Set problem
Starting at the line that contains "hide_parts(*nodes)" and stopping at the line that contains "return np.concatenate([[0], np.cumsum(steps)])", repeat every line exactly, the two end lines included, and nothing else.

Records provided
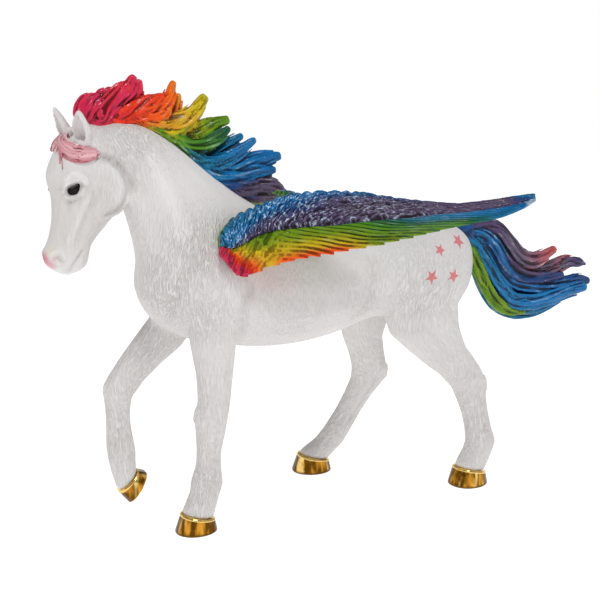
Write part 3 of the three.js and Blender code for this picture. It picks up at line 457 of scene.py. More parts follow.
class Paint:
    """A value inside a material; sums, products and mixes of it add the nodes that work them out."""

    def __init__(self, material, socket):
        self.material, self.socket = material, socket

    def node(self, kind, settings=None, sockets=None, out=0):
        """Adds a node, with its settings first and then the values or links of its sockets."""
        made = self.material.node_tree.nodes.new("ShaderNode" + kind)
        for key, value in (settings or {}).items():
            if key == "stops":
                stops = made.color_ramp.elements
                while len(stops) > 1:
                    stops.remove(stops[-1])
                for count, (place, colour) in enumerate(value):
                    stop = stops[0] if count == 0 else stops.new(place)
                    stop.position, stop.color = place, (*colour, 1)
            else:
                setattr(made, key, value)
        for key, value in (sockets or {}).items():
            if isinstance(value, Paint):
                self.material.node_tree.links.new(value.socket, made.inputs[key])
            else:
                made.inputs[key].default_value = value
        return Paint(self.material, made.outputs[out])

    def combine(self, how, first, second):
        wide = any(isinstance(x, tuple) or (isinstance(x, Paint) and x.socket.type != "VALUE")
                   for x in (first, second))
        if not wide:
            return self.node("Math", {"operation": how}, {0: first, 1: second})
        first, second = ((x,) * 3 if isinstance(x, (int, float)) else x for x in (first, second))
        return self.node("VectorMath", {"operation": how}, {0: first, 1: second})

    def maths(self, how, other=0.0):
        """One sum on this value, by the name that its node has for it."""
        return self.combine(how, self, other)

    def measure(self, how, other=(0, 0, 0)):
        """A number worked out from this place: its length, or its distance or dot product with another."""
        return self.node("VectorMath", {"operation": how}, {0: self, 1: tuple(other)}, 1)

    def __add__(self, other): return self.combine("ADD", self, other)
    def __radd__(self, other): return self.combine("ADD", other, self)
    def __sub__(self, other): return self.combine("SUBTRACT", self, other)
    def __rsub__(self, other): return self.combine("SUBTRACT", other, self)
    def __mul__(self, other): return self.combine("MULTIPLY", self, other)
    def __rmul__(self, other): return self.combine("MULTIPLY", other, self)
    def __truediv__(self, other): return self.combine("DIVIDE", self, other)
    def __pow__(self, other): return self.combine("POWER", self, other)

    def between(self, low, high):
        """0 below low and 1 above high, smooth between; the other way round if high is the lower."""
        flip = high < low
        low, high = min(low, high), max(low, high)
        share = self.node("MapRange", {"interpolation_type": "SMOOTHSTEP"}, {0: self, 1: low, 2: high})
        return 1 - share if flip else share

    def choose(self, off, on):
        """The colour off where this mask is 0 and on where it is 1."""
        off, on = ((*x, 1) if isinstance(x, tuple) else x for x in (off, on))
        return self.node("Mix", {"data_type": "RGBA"}, {0: self, 6: off, 7: on}, 2)

    def from_point(self, point, low, high):
        """A soft spot round a point of a place in millimetres: 1 within low and 0 beyond high."""
        return self.measure("DISTANCE", point).between(high, low)

    def grain(self, scale, detail=2.0, rough=0.5, seed=0.0):
        """Noise from 0 to 1 at this value's place; scale is in cells a unit, along each axis."""
        place = self * tuple(scale) + (seed, seed * 1.7, seed * 0.6)
        return place.node("TexNoise", {}, {"Vector": place, "Scale": 1.0, "Detail": detail, "Roughness": rough})

    def axis(self, which):
        return self.node("SeparateXYZ", {}, {0: self}, which)


def new_paint(name):
    """A material and its places: the place on the piece in millimetres, a reader of marks, and its shader."""
    material = bpy.data.materials.new(name)
    material.use_nodes = True
    shader = material.node_tree.nodes["Principled BSDF"]
    blank = Paint(material, None)
    place = blank.node("TexCoord", {}, {}, "Object") * 1000.0

    def mark(key, out="Fac"):
        return blank.node("Attribute", {"attribute_name": key}, {}, out)
    return material, place, mark, shader


def put(material, shader, varying, fixed):
    """Links what varies and sets what is the same all over."""
    for key, value in varying.items():
        material.node_tree.links.new(value.socket, shader.inputs[key])
    for key, value in fixed.items():
        shader.inputs[key].default_value = value


def relief(height, depth, onto=None):
    """A bump of this depth in millimetres, on top of another."""
    sockets = {"Height": height, "Distance": depth * MM, "Strength": 1.0}
    if onto is not None:
        sockets["Normal"] = onto
    return height.node("Bump", {}, sockets)


def star_mask(place, centre, across, up, size, turn):
    """1 inside a five-pointed star painted at a place; across and up lie along the skin."""
    away = place - tuple(centre)
    u, v = away.measure("DOT_PRODUCT", across), away.measure("DOT_PRODUCT", up)
    angle = u.maths("ARCTAN2", v) + (math.pi + math.radians(turn))
    fold = angle.maths("PINGPONG", math.pi / 5)
    reach = (u * u + v * v) ** 0.5
    # The star's edge is a straight line from a tip to the notch beside it.
    notch = 0.42
    far = (1 - notch * math.cos(math.pi / 5)) / (notch * math.sin(math.pi / 5))
    edge = fold.maths("COSINE") + far * fold.maths("SINE")
    ragged = place.grain((2.4, 2.4, 2.4), 3.0) * 0.12
    inside = (reach * edge / size + ragged).between(1.12, 1.02)
    depth = away.measure("LENGTH").between(4.5, 3.5)
    return inside * depth


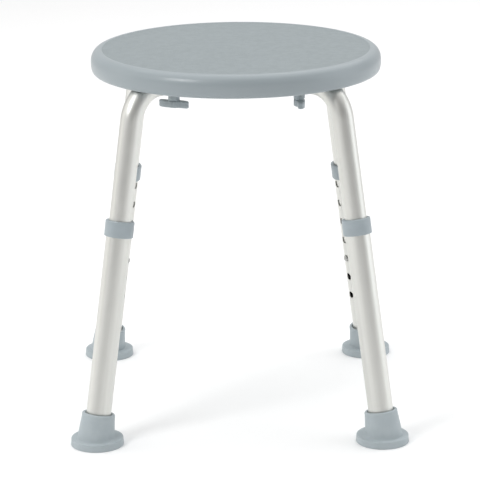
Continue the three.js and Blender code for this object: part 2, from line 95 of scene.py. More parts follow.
def volume(points, faces):
    """Six times the enclosed volume: the sum, over each face's triangles, of the first corner
    dotted with the cross product of the other two. It is negative if the faces point inwards."""
    total = 0.0
    for group in faces:
        for k in range(1, group.shape[1] - 1):
            a, b, c = points[group[:, 0]], points[group[:, k]], points[group[:, k + 1]]
            total += np.einsum("ij,ij->", a, np.cross(b, c))
    return total


# %% From grids to a piece that rides on the frame
SHARP = math.radians(40)


def make_piece(name, sheets, material, body, nodes):
    """Welds the sheets into one closed mesh with its faces outwards, and puts it on the frame.
    A sheet is (points, uv) or (points, uv, cells to keep). Points and uv are in millimetres."""
    points, uvs, quads, count = [], [], [], 0
    for sheet in sheets:
        place, uv = sheet[:2]
        rows, columns = place.shape[:2]
        cells = grid_quads(rows, columns) + count
        quads.append(cells[sheet[2]] if len(sheet) > 2 else cells.reshape(-1, 4))
        points.append(place.reshape(-1, 3))
        uvs.append(uv.reshape(-1, 2))
        count += rows * columns
    places, faces, sources = weld(np.concatenate(points) * MM, np.concatenate(quads))
    if volume(places, faces) < 0:
        faces = [group[:, ::-1] for group in faces]
        sources = [group[:, ::-1] for group in sources]
    mesh = bpy.data.meshes.new(name)
    mesh.from_pydata(places.tolist(), [], [face for group in faces for face in group.tolist()])
    layer = mesh.uv_layers.new(name="UVMap")
    corners = np.concatenate([group.ravel() for group in sources])
    layer.data.foreach_set("uv", (np.concatenate(uvs)[corners] * MM).ravel().astype(np.float32))
    mesh.polygons.foreach_set("use_smooth", np.ones(len(mesh.polygons), bool))
    mesh.set_sharp_from_angle(angle=SHARP)
    mesh.materials.append(material)
    piece = bpy.data.objects.new(name, mesh)
    bpy.context.scene.collection.objects.link(piece)
    if body:
        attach(piece, body)
    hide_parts(*nodes)
    return piece


def report(title, pieces):
    triangles = sum(len(p.vertices) - 2 for piece in pieces for p in piece.data.polygons)
    print(f"{title}: {len(pieces)} pieces, {triangles} triangles")


# %% Profiles
def rounded(corners, radii, steps=5):
    """A line through the corners with each one rounded: the arc of that radius which touches
    both sides. It starts and ends at the first and last corner."""
    corners = np.asarray(corners, float)
    line = [corners[:1]]
    for before, corner, after, radius in zip(corners, corners[1:], corners[2:], radii):
        back, on = before - corner, after - corner
        back, on = back / np.linalg.norm(back), on / np.linalg.norm(on)
        if radius == 0:
            line.append(corner[None])
            continue
        half = math.acos(np.clip(back @ on, -1, 1)) / 2
        middle = corner + (back + on) / np.linalg.norm(back + on) * radius / math.sin(half)
        start = corner + back * radius / math.tan(half) - middle
        end = corner + on * radius / math.tan(half) - middle
        turn = math.pi - 2 * half
        t = np.linspace(0, 1, steps + 1)[:, None]
        arc = (np.sin((1 - t) * turn) * start + np.sin(t * turn) * end) / math.sin(turn)
        line.append(middle + arc)
    line.append(corners[-1:])
    return np.concatenate(line)


def along(line):
    """The distance from the line's first point to each of its points."""
    steps = np.linalg.norm(np.diff(line, axis=0), axis=1)
    return np.concatenate([[0], np.cumsum(steps)])


def turned(profile, sides=64):
    """A lathe: each profile point, at (radius, height), is carried round the Z axis."""
    angle = np.linspace(0, 2 * math.pi, sides + 1)
    radius, height = np.asarray(profile, float).T
    x = radius[:, None] * np.cos(angle)
    y = radius[:, None] * np.sin(angle)
    z = np.broadcast_to(height[:, None], x.shape)
    v = along(np.asarray(profile, float))[:, None]
    u = radius.max() * angle[None, :]
    return np.stack([x, y, z], -1), np.stack(np.broadcast_arrays(u, v), -1)

# %% [markdown]
# ## Sizes
#
# These repeat the model's own sizes, in millimetres, so that each fine surface fits where its
# coarse one is. The legs stand on a circle and lean in towards the seat. It is easiest to shape
# what is on a leg as if the leg stood upright at the origin, and to lean it and carry it out to
# its place afterwards.

# %% The model's sizes
SEAT_TOP, SEAT_UNDER, SEAT_RADIUS = 431.0, 405.0, 170.0
LEAN = math.radians(10.25)
FOOT_CIRCLE = 236.0
FRAME_R, TUBE_WALL = 12.7, 1.2
ARM_Z, BEND_R = 405.0, 42.0
BEND_TURN = math.pi / 2 - LEAN
ARM_END = FOOT_CIRCLE - ARM_Z * math.tan(LEAN) - BEND_R * math.tan(BEND_TURN / 2)
LEG_BORE, LEG_R = 13.1, 14.3
LEG_BOTTOM, LEG_TOP = 11.3, 259.3
BUTTON_S = 135.2
FRAME_END_S = 115.2
HOLE_PITCH, HOLE_TWIST = 25.4, math.radians(13)
LEGS = {"front_right": (-45, 1), "back_right": (45, -1), "back_left": (135, 1), "front_left": (225, -1)}


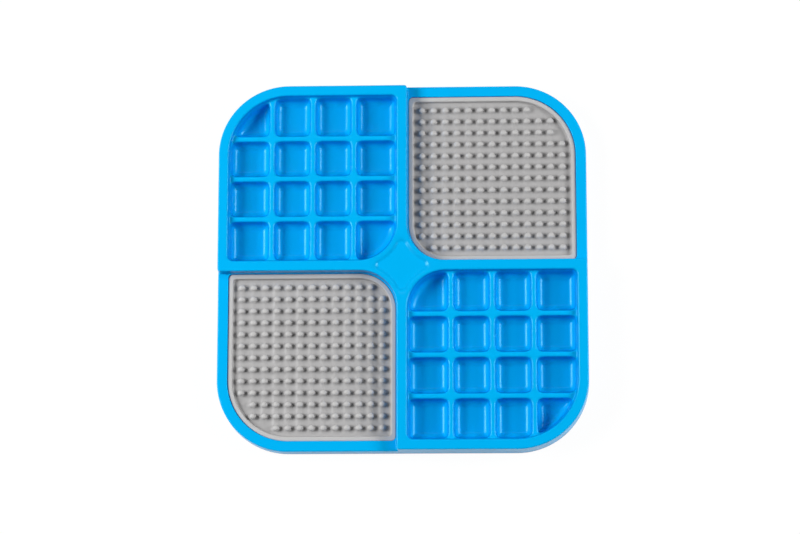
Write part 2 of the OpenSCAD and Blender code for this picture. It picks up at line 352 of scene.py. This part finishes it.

Written solution
    hide_parts(*nodes)
    return piece


def report(title, pieces):
    triangles = sum(len(p.vertices) - 2 for piece in pieces for p in piece.data.polygons)
    print(f"{title}: {len(pieces)} pieces, {triangles} triangles")


# %% Profiles
def rounded(corners, radii, steps=5):
    """A line through the corners with each one rounded: the arc of that radius which touches
    both sides. It starts and ends at the first and last corner."""
    corners = np.asarray(corners, float)
    line = [corners[:1]]
    for before, corner, after, radius in zip(corners, corners[1:], corners[2:], radii):
        back, on = before - corner, after - corner
        back, on = back / np.linalg.norm(back), on / np.linalg.norm(on)
        if radius == 0:
            line.append(corner[None])
            continue
        half = math.acos(np.clip(back @ on, -1, 1)) / 2
        middle = corner + (back + on) / np.linalg.norm(back + on) * radius / math.sin(half)
        start = corner + back * radius / math.tan(half) - middle
        end = corner + on * radius / math.tan(half) - middle
        turn = math.pi - 2 * half
        t = np.linspace(0, 1, steps + 1)[:, None]
        arc = (np.sin((1 - t) * turn) * start + np.sin(t * turn) * end) / math.sin(turn)
        line.append(middle + arc)
    line.append(corners[-1:])
    return np.concatenate(line)


def along(line):
    """The distance from the line's first point to each of its points."""
    steps = np.linalg.norm(np.diff(line, axis=0), axis=1)
    return np.concatenate([[0], np.cumsum(steps)])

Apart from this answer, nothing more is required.